The analysis showed that industrial diversification does indeed appear to reduce a company’s value, but by much less than had been previously reported. A 1995 study, for instance, found that industrial diversification reduced firm value by 13% to 15%. The more recent study found that the impact on value was about two-thirds less than that. (The reasons for the negative impact are complicated, but often have to do with a tendency among multi-industrial firms to overinvest in lower-growth industries.)
The study divided firms into four groups. The first consisted of single-activity domestic firms, which served as the benchmark to gauge the effect that each type of diversification had on company value. The second group represented single-activity multinational companies with average total assets of $941 million. The third group consisted of firms in an average of three industries with average total assets of $1.8 billion. Companies in the fourth group were involved, on average, in roughly three activities and five geographical locations, and had total average assets in excess of $5 billion.
The researchers used two ratios to determine value. The first took excess equity value (i.e., a company’s market value minus its book value) and divided that by sales to get one measure, dubbed EV; the other took the company’s market value by its book value to get a second reading, called MTH.
The findings:
1. Single-activity multinational firms showed an EV of 0.310, significantly higher than the median of 0.232 for single-activity domestic firms. Multiactivity domestic firms registered an EV of only 0.162, and multiactivity multinationals registered an EV of 0.198.
2. Measuring MTH, single-activity multinational firms measured an average of 1.383, much higher than the average 1.246 for single-activity domestic firms, 1.130 for multiactivity domestic firms, and 1.215 for multiactivity multinational firms. This translates to an 11% increase in value for geographic diversification and a 9.3% drop in value for industrial diversification.
Statistical techniques used to cross-check these findings did show some sampling errors, however, which skewed the results against multinational firms. Moreover, those errors were present in many earlier studies. For example, there was what researchers call a "self-selection" problem in the data, meaning that firms that diversified overseas were not your average company. Among other things, they could reasonably be assumed to have a higher average value to start with than those that chose to stay at home. They also probably had more resources to spare and were probably more aggressively managed.
To eliminate this bias, the researchers cross-checked their data in two ways: First, by ignoring the impact of geographic diversification, and then by ignoring the effect of industrial diversification. When the data were reexamined, it seemed clear that the positive impact of geographic diversification as well as the negative impact of industrial diversification both declined.

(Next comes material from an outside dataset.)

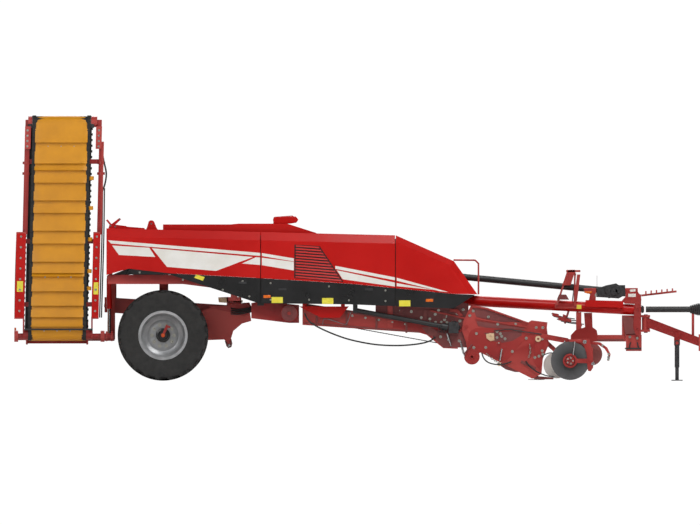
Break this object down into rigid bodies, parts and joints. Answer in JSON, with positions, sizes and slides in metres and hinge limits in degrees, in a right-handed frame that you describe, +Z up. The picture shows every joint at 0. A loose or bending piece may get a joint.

The importance of the new study lies is in the fact that it helps clear away the statistical biases from the diversification equation. Bodnar et al found that the average international firm is worth 2.2% more than a comparable single-activity domestic firm, which is still significant. They also found the average multiactivity firm is worth 5.4% less than a portfolio of comparable single-activity domestic firms, which is nowhere near as bad an impact as earlier studies of industrial diversification suggested.
Future research may refine these findings further, but for now, that’s the word on the impact of diversification on corporate values.